Thales took the knowledge of the East and brought it to the West. However,
in doing so, he made the important advance of turning such knowledge into
abstract studies. He was the first to attempt to prove mathematical statements
using a logical series of arguments. Importantly, he was also the first
to ask the question ‘of what is the Universe made?’ from a purely scientific
perspective without relying on mythological ideas.
In this way, Thales began changing previous notions of chaos and creation
into more rational scientific ideas. He proposed water as the fundamental
element of the universe, still showing parallels to the mythological idea
of the universe being created from a primordial and boundless ocean.
An example of science taking over mythology can be seen in a discovery
of Pythagoras regarding the morning star (then known as Phosphorus) and
the evening star, known as Hesperus. He proved that they were, in fact,
the same star, and consequently it was renamed Aphrodite (and subsequently
Venus by the Romans).
In the Pythagorean approach, we can see the beginnings of a reductionist
view of the world. They viewed the world through numbers and geometry.
"In their world view lines were derived from points or unit numbers,
from lines surfaces, from surfaces simple bodies, from these the elements
and the whole world."
"They also held truth, intelligibility, and certitude to be cognate
to numbers, which they contrasted with the erroneous world of the undefined,
uncounted, senseless, and irrational."
Aristotle moved further away from mythological ideas of chaos and order,
proposing that order was pervasive. That which appears chaotic merely has
a high complexity of order, too complex to be understood at present.
Nevertheless, some Greek philosophers proposed that eventually, the
universe would revert to a state of disorder from which a new universe
would arise.
3. 2 From
the Renaissance to the Present: Reductionism to Chaos.
Scientists continued the Greek method of reductionism for centuries.

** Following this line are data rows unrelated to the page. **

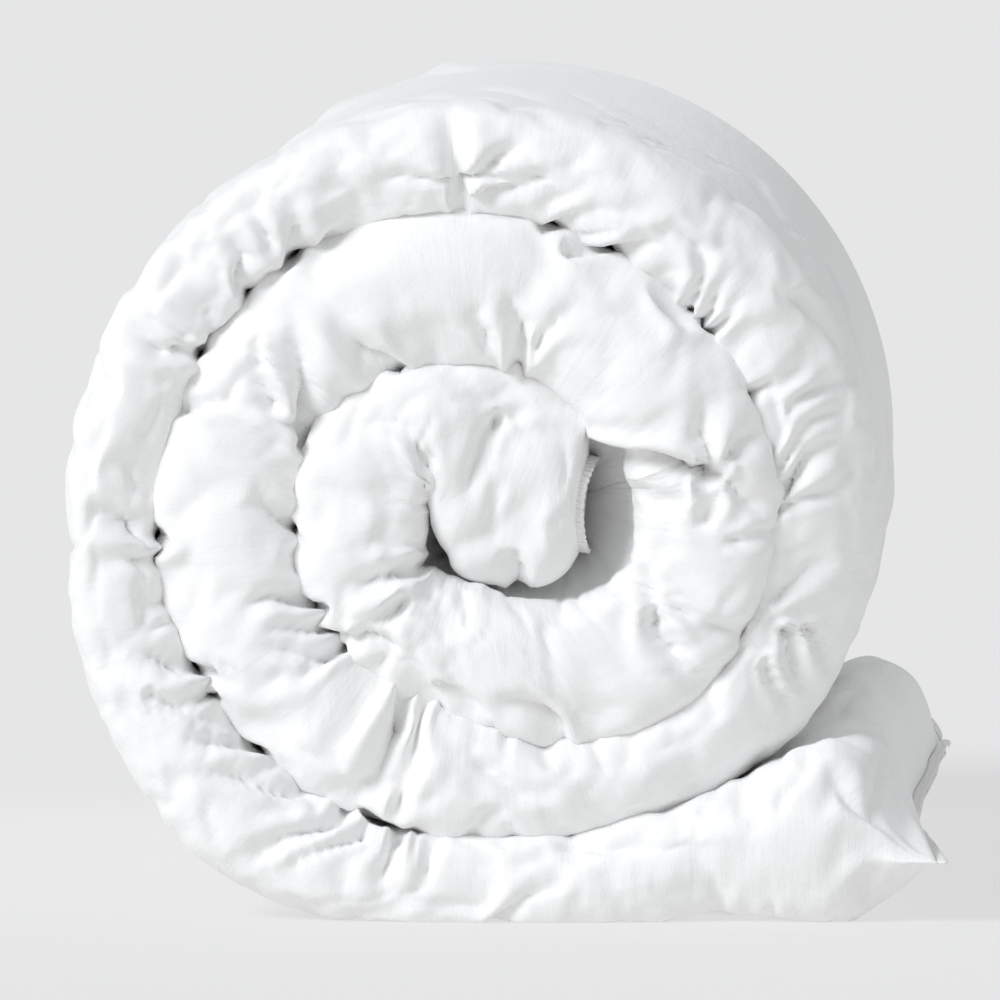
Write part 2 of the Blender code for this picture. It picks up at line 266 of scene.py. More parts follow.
def ring_shape(thickness):
    """Section of the folded duvet: depths along Y and distances in from the outside.

    It starts deep in the groove between the plies, goes over the edge of the
    outer ply, along the outside, round the fold, back along the inside, and over
    the edge of the inner ply.
    """
    t = thickness
    fold_depth = min(0.45 * t + 0.008, FOLD_DEPTH)
    quarter = t / 4
    start = REAR - EDGE

    def half(depth):
        share = np.clip((depth - start) / EDGE, 0, 1)
        return HEM_PLY + (quarter - HEM_PLY) * (1 - share ** 1.9) ** 0.62

    ys = []
    ds = []
    # the middle side of the outer ply, out to its hem
    y = REAR - GROOVE * (1 - spaced(0.0, 1.0, GROOVE_POINTS, 1.6))
    ys.append(y)
    ds.append(np.minimum(quarter + half(y) - SLIT, t / 2 - SLIT))
    # from the hem forward along the outside
    y = REAR - EDGE * spaced(0.0, 1.0, EDGE_POINTS, 0.62)
    ys.append(y)
    ds.append(quarter - half(y))
    y = spaced(start, FRONT + fold_depth, OUTSIDE_POINTS, 1.25)
    ys.append(y)
    ds.append(np.zeros(len(y)))
    # round the fold
    turn = spaced(0.0, math.pi, FOLD_POINTS)
    c = np.cos(turn)
    s = np.sin(turn)
    ys.append(FRONT + fold_depth - fold_depth * np.abs(s) ** (2 / BULGE))
    ds.append(t / 2 - t / 2 * np.sign(c) * np.abs(c) ** (2 / BULGE))
    # back along the inside to the inner ply's hem, and into the groove again
    back = (np.arange(INSIDE_POINTS) / INSIDE_POINTS) ** 1.35
    y = FRONT + fold_depth + (start - FRONT - fold_depth) * back
    ys.append(y)
    ds.append(np.full(len(y), t))
    y = start + EDGE * spaced(0.0, 1.0, EDGE_POINTS, 1.6)
    ys.append(y)
    ds.append(t - quarter + half(y))
    y = REAR - GROOVE * spaced(0.0, 1.0, GROOVE_POINTS, 0.62)
    ys.append(y)
    ds.append(np.maximum(t - quarter - half(y) + SLIT, t / 2 + SLIT))
    return np.concatenate(ys), np.concatenate(ds)


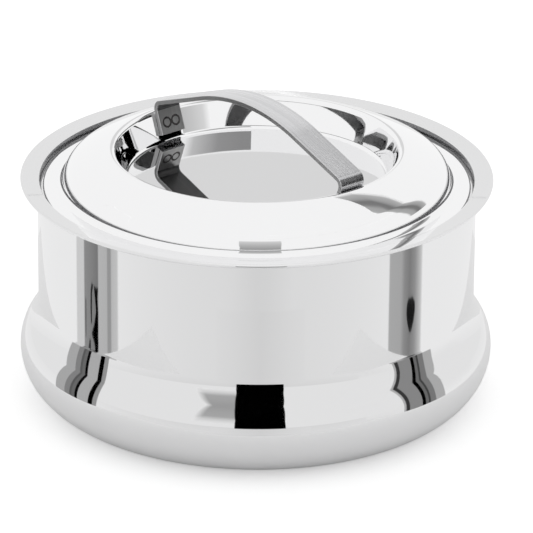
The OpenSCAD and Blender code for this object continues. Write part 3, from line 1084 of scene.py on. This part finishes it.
# %% The floor's finish
FLOOR_COLOUR = (0.8, 0.8, 0.8, 1)
CAMERA_GLOW = 0.38
MIRROR_GLOW = 0.02
floor_material, floor_nodes, floor_shader = material_with("studio_floor")
floor_shader.inputs["Base Color"].default_value = FLOOR_COLOUR
floor_shader.inputs["Roughness"].default_value = 0.9
floor_shader.inputs["Specular IOR Level"].default_value = 0
floor_shader.inputs["Emission Color"].default_value = (1, 1, 1, 1)
paths = node(floor_nodes, "ShaderNodeLightPath")
glossy_part = node(floor_nodes, "ShaderNodeMath", operation="MULTIPLY")
glossy_part.inputs[1].default_value = MIRROR_GLOW
floor_nodes.links.new(paths.outputs["Is Glossy Ray"], glossy_part.inputs[0])
glow_level = node(floor_nodes, "ShaderNodeMath", operation="MULTIPLY_ADD")
glow_level.inputs[1].default_value = CAMERA_GLOW
floor_nodes.links.new(paths.outputs["Is Camera Ray"], glow_level.inputs[0])
floor_nodes.links.new(glossy_part.outputs["Value"], glow_level.inputs[2])
floor_nodes.links.new(glow_level.outputs["Value"], floor_shader.inputs["Emission Strength"])
print("glow of the floor for the camera:", CAMERA_GLOW)

# %% Floor and table
FLOOR_HALF = 4
TABLE_HALF = 0.19
FLOOR_GAP = 0.0001


def square(half):
    """Corners of a square round the middle, a hair below the casserole's foot."""
    return [(-half, -half, -FLOOR_GAP), (half, -half, -FLOOR_GAP),
            (half, half, -FLOOR_GAP), (-half, half, -FLOOR_GAP)]


table = stage_piece("studio_table", square(TABLE_HALF), [(0, 1, 2, 3)], floor_material)
studio_floor = stage_piece(
    "studio_floor", square(TABLE_HALF) + square(FLOOR_HALF),
    [(4, 5, 1, 0), (5, 6, 2, 1), (6, 7, 3, 2), (7, 4, 0, 3)], floor_material)
studio_floor.visible_glossy = False
for flat_piece in (table, studio_floor):
    flat_piece.rotation_euler = (0, 0, CAMERA_AROUND)
print("table's side in metres:", 2 * TABLE_HALF)

# %% [markdown]
# The lamps shine through the tent's cloth, so light comes evenly from everywhere. A white world
# does the same without a lamp. Its strength of 1 shows a colour about as it is written.

# %% World
world = bpy.data.worlds.new("studio")
bpy.context.scene.world = world
world.use_nodes = True
world.node_tree.nodes["Background"].inputs["Color"].default_value = (1, 1, 1, 1)
world.node_tree.nodes["Background"].inputs["Strength"].default_value = 1
bpy.context.scene.view_settings.view_transform = "Standard"
print("world strength: 1")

If a system appeared chaotic and unpredictable, science attempted to reduce
it with the belief that, at a fundamental level, the system was ordered,
linear, and predictable. Driven by this idea, scientists developed theories
that became minimalistic. Since the time of the Greeks, science had been
working towards a complete understanding of the universe. Later, prominent
scientists and philosophers like Galileo, Descartes, and Newton made this
seem astonishingly close to being reality.

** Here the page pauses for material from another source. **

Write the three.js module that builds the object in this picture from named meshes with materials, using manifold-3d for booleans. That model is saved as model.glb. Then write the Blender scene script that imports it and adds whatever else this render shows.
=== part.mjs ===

"Traditionally, scientists have looked for the simplest view of
the world around us."
The mathematician, astronomer, and physicist, Galileo (1564 – 1642), studied
pendulum motion with this objective in mind. He discovered that the time
it takes for a pendulum to complete a cycle is always the same, regardless
of the size of the swing. That is, the speed and the size of the swing
are always proportionately identical. After producing this hypothesis,
he tested it by asking his friends to count the swing over the course of
several hours. Although this is not the soundest method of confirming a
hypothesis, the theory is an elegant one, and became widely accepted.

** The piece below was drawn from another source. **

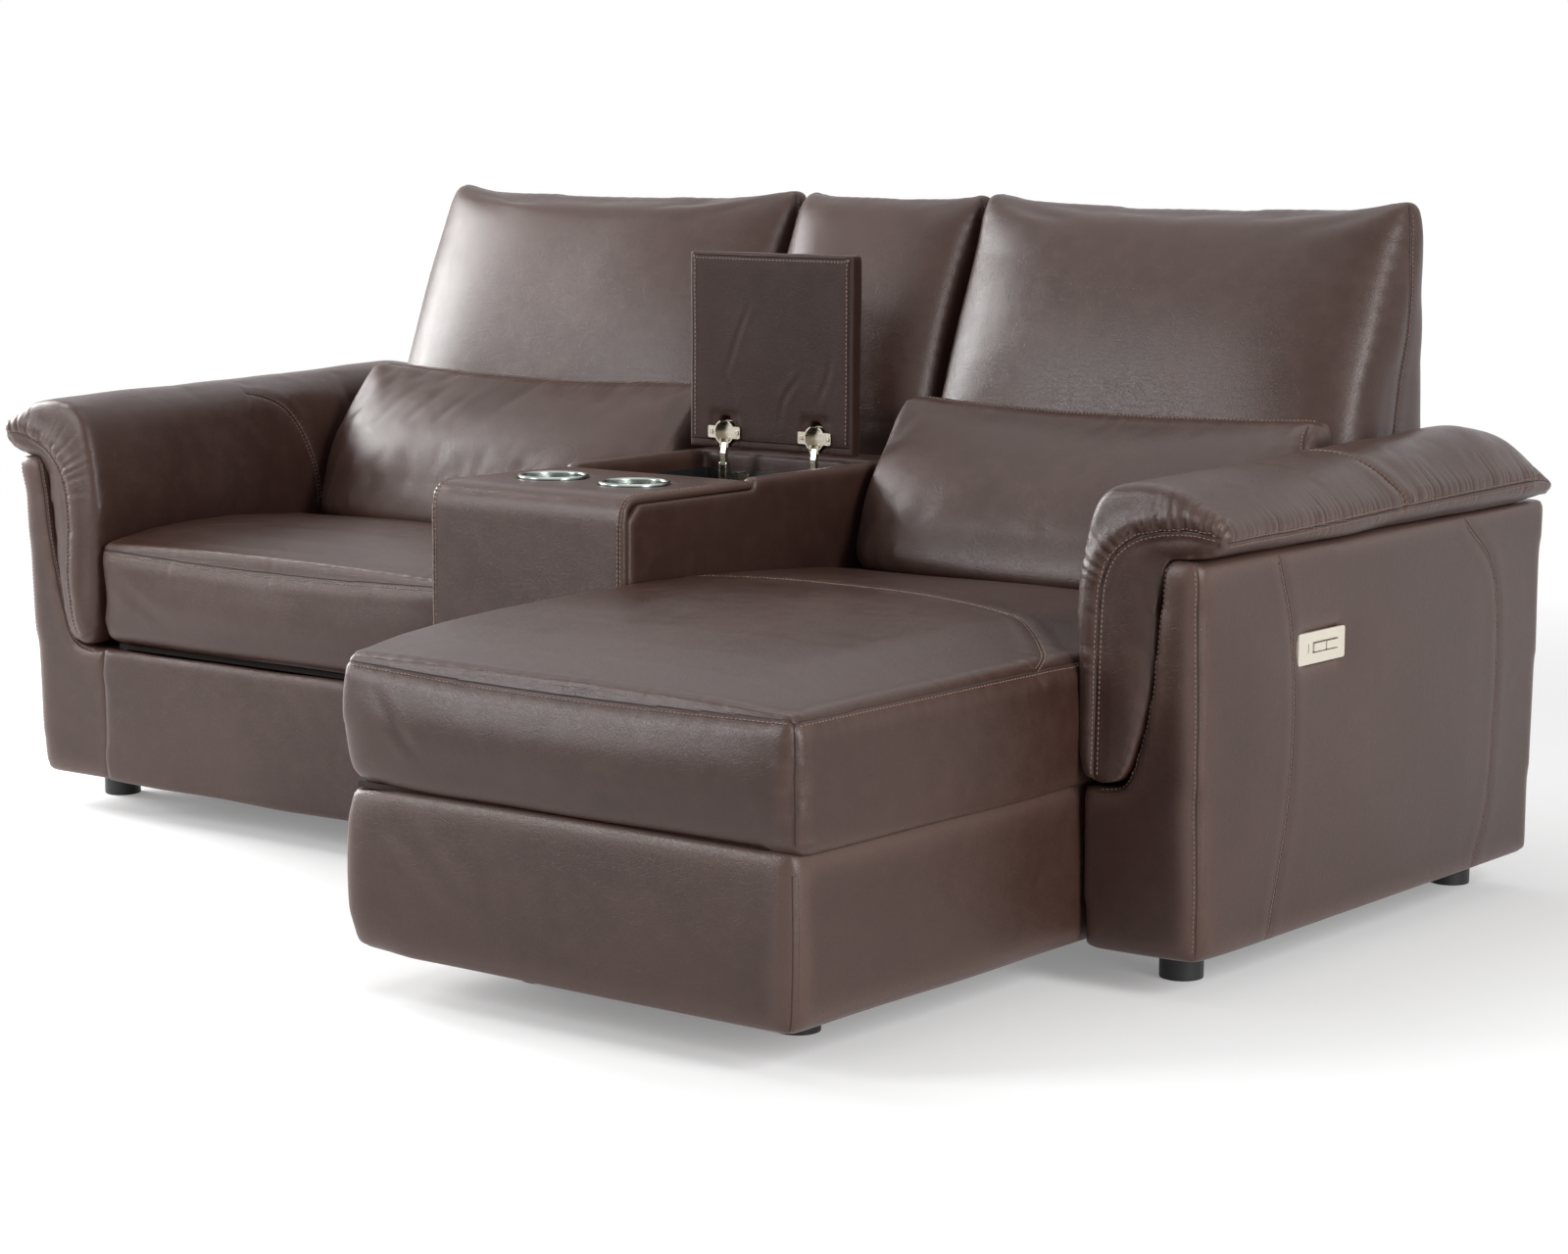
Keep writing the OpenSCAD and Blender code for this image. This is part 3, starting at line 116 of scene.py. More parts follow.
class Socket:  # a node's output, so that sums on it are written as Python
    def __init__(self, shader, link):
        self.shader, self.link = shader, link

    __add__, __radd__ = operation("ADD"), operation("ADD", True)
    __sub__, __rsub__ = operation("SUBTRACT"), operation("SUBTRACT", True)
    __mul__, __rmul__ = operation("MULTIPLY"), operation("MULTIPLY", True)
    __truediv__, __rtruediv__ = operation("DIVIDE"), operation("DIVIDE", True)
    __pow__, most, least = operation("POWER"), operation("MAXIMUM"), operation("MINIMUM")

    def size(self):
        return self.shader.node("ShaderNodeMath", {"operation": "ABSOLUTE"}, {0: self})

    def clip(self):
        return self.most(0.0).least(1.0)

    def bell(self, width):  # 1 on zero, falling off either side
        power = (self / width) ** 2.0 * -1.0
        return self.shader.node("ShaderNodeMath", {"operation": "EXPONENT"}, {0: power})


class Shader:  # the nodes of a material or of the world
    def __init__(self, owner):
        self.owner = owner
        owner.use_nodes = True
        self.tree = owner.node_tree
        self.tree.nodes.clear()

    @property
    def at(self):  # the place on the object itself
        return self.node("ShaderNodeTexCoord", output=3)

    def split(self, vector):
        node = self.node("ShaderNodeSeparateXYZ", {}, {0: vector}).link.node
        return [Socket(self, node.outputs[k]) for k in range(3)]

    def field(self, name):  # the three numbers that sew() keeps on each point
        return self.split(self.node("ShaderNodeAttribute", {"attribute_name": name}, output=1))

    def seen(self):  # 1 for what the camera, a reflection or a clear part shows, 0 for light on the object
        ray = self.node("ShaderNodeLightPath").link.node
        kinds = ("Camera", "Glossy", "Transmission")
        camera, glossy, clear = (Socket(self, ray.outputs["Is %s Ray" % kind]) for kind in kinds)
        return camera.most(glossy).most(clear)

    def node(self, kind, settings=None, inputs=None, output=0):
        made = self.tree.nodes.new(kind)
        for key, value in (settings or {}).items():
            if key == "stops":
                ramp = made.color_ramp
                while len(ramp.elements) < len(value):
                    ramp.elements.new(0.5)
                for element, (at, colour) in zip(ramp.elements, value):
                    element.position, element.color = at, (*colour, 1)
            else:
                setattr(made, key, value)
        for key, value in (inputs or {}).items():
            if isinstance(value, Socket):
                self.tree.links.new(value.link, made.inputs[key])
            else:
                made.inputs[key].default_value = value
        return Socket(self, made.outputs[output])

    def mix(self, factor, a, b):
        a, b = (v if isinstance(v, Socket) else (*v, 1) for v in (a, b))
        settings = {"data_type": "RGBA", "clamp_factor": True}
        return self.node("ShaderNodeMix", settings, {0: factor, 6: a, 7: b}, 2)

    def noise(self, at, scale, detail=3.0, roughness=0.5, distortion=0.0):
        return self.node("ShaderNodeTexNoise", {}, {
            "Vector": at, "Scale": scale, "Detail": detail, "Roughness": roughness, "Distortion": distortion})

    def scaled(self, at, by):
        return self.node("ShaderNodeVectorMath", {"operation": "MULTIPLY"}, {0: at, 1: by})

    def surface(self, colour, roughness, height, strength, distance, more=None):
        bump = self.node("ShaderNodeBump", {}, {"Strength": strength, "Distance": distance, "Height": height})
        return self.finish(self.node("ShaderNodeBsdfPrincipled", {}, {
            "Base Color": colour, "Roughness": roughness, "Normal": bump, **(more or {})}))

    def finish(self, surface, kind="ShaderNodeOutputMaterial"):
        self.tree.links.new(surface.link, self.tree.nodes.new(kind).inputs["Surface"])
        return self.owner


def floorMaterial():
    s = Shader(bpy.data.materials.new("studioFloor"))
    seen = s.seen()
    matt = s.node("ShaderNodeBsdfDiffuse", {}, {"Color": (0.86, 0.86, 0.86, 1), "Roughness": 0.0})
    lift = s.node("ShaderNodeEmission", {}, {"Color": (1, 1, 1, 1), "Strength": seen * studio["floorLift"]})
    near = s.node("ShaderNodeAddShader", {}, {0: matt, 1: lift})
    far = s.node("ShaderNodeEmission", {}, {"Color": (1, 1, 1, 1), "Strength": seen})
    reach = s.node("ShaderNodeVectorMath", {"operation": "LENGTH"}, {0: s.at}, 1)
    away = ((reach - studio["whiteFrom"]) / (studio["whiteTo"] - studio["whiteFrom"])).clip()
    return s.finish(s.node("ShaderNodeMixShader", {}, {0: away, 1: near, 2: far}))


def makeStudio():
    s = Shader(bpy.data.worlds.new("studio"))
    dim = s.node("ShaderNodeBackground", {}, {"Color": (1, 1, 1, 1), "Strength": studio["worldLevel"]})
    white = s.node("ShaderNodeBackground", {}, {"Color": (1, 1, 1, 1), "Strength": 1.0})
    sky = s.node("ShaderNodeMixShader", {}, {0: s.seen(), 1: dim, 2: white})
    scene.world = s.finish(sky, "ShaderNodeOutputWorld")
    for name, row in studio["lamps"].items():
        softbox(name, *row)
    mesh = bpy.data.meshes.new("floor")
    half = studio["floorSize"]
    around = [(-half, -half, 0), (half, -half, 0), (half, half, 0), (-half, half, 0)]
    mesh.from_pydata(around, [], [(0, 1, 2, 3)])
    mesh.materials.append(floorMaterial())
    floor = bpy.data.objects.new("floor", mesh)
    scene.collection.objects.link(floor)


makeCamera()
makeStudio()
scene.view_settings.view_transform = "Standard"
print("camera and studio ready")

# finishes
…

Galileo is also famed for his observations on the then unexplained force
of gravity. In his experiments, he found that weight does not affect the
speed with which an object falls to the ground. Throughout his work, he
was simplifying the laws that govern the earth.
During the seventeenth century, Newton developed his theory of gravity
and, along with Leibniz, calculus. Through understanding these new, all
encompassing laws of physics, it seemed that it would not be long before
the entire workings of the world could be explained and calculated. During
the Napoleonic era, the French physicist Pierre Laplace, excited by this
possibility, envisaged a law that could explain every physical phenomenon
in the universe. With approximate knowledge of the present, he stated,
it would be possible to predict an equally approximate future.
Indeed, by 1980 it seemed that physics had come so far that the end
of unpredictability was in sight. The cosmologist, Stephen Hawking, occupant
of Newton’s chair at Cambridge University, spoke for most of physics when
he said during a lecture entitled ‘Is the End in Sight for Theoretical
Physics?’:
"We already know the physical laws that govern everything we experience
in everyday life… It is a tribute to how far we have come in theoretical
physics that it now takes enormous machines and a great deal of money to
perform an experiment whose results we cannot predict."
Despite Hawking’s confidence in the power of modern physics to predict
the future, many experiments considered simplistic by most physicists can,
in fact, display unpredictable behaviour, as in the example of pendulums.
"Students for generations have regarded pendulums as classical
examples of simple, regular motion. In fact, pendulums still hold great
surprises in store for us."
Thanks, primarily, to the work of John Miles of the University of California,
pendulums are now seen as a good example of ‘deterministic chaos’. David
Tritton, of the University of Newcastle upon Tyne, explains a relatively
simple experiment that demonstrates this. It involves a ball suspended
from a piece of string. The string is attached to a horizontally oscillating
crankshaft. The crankshaft drives the motion of the pendulum.
When the crankshaft is driving the pendulum slightly higher than its
natural (free-swinging) speed, the motion of the pendulum increases accordingly,
before developing a secondary movement that runs perpendicular to the drive.
This causes the pendulum to move in a circular path. Once the pendulum
has settled into this path, it will continue as long as the oscillation
of the crankshaft is maintained. Although this motion is predictable and
non-chaotic, it does contain an unpredictable element: the initial direction
of the pendulum (clockwise or anti-clockwise) is a random event. Once the
direction becomes established, however, the course of the pendulum is easily
predicted.
If the crankshaft is driving the pendulum slightly lower than its natural
speed, there are many possible outcomes to the pendulum’s movement, all
of them elliptical with successive orbits never being identical. Over longer
periods of time, significant change can be noticed. Not only is the motion
aperiodic, it also frequently changes between clockwise and anti-clockwise.
Experimental and theoretical work by Miles suggests that, indeed, there
is no pattern to the movement. It is entirely chaotic.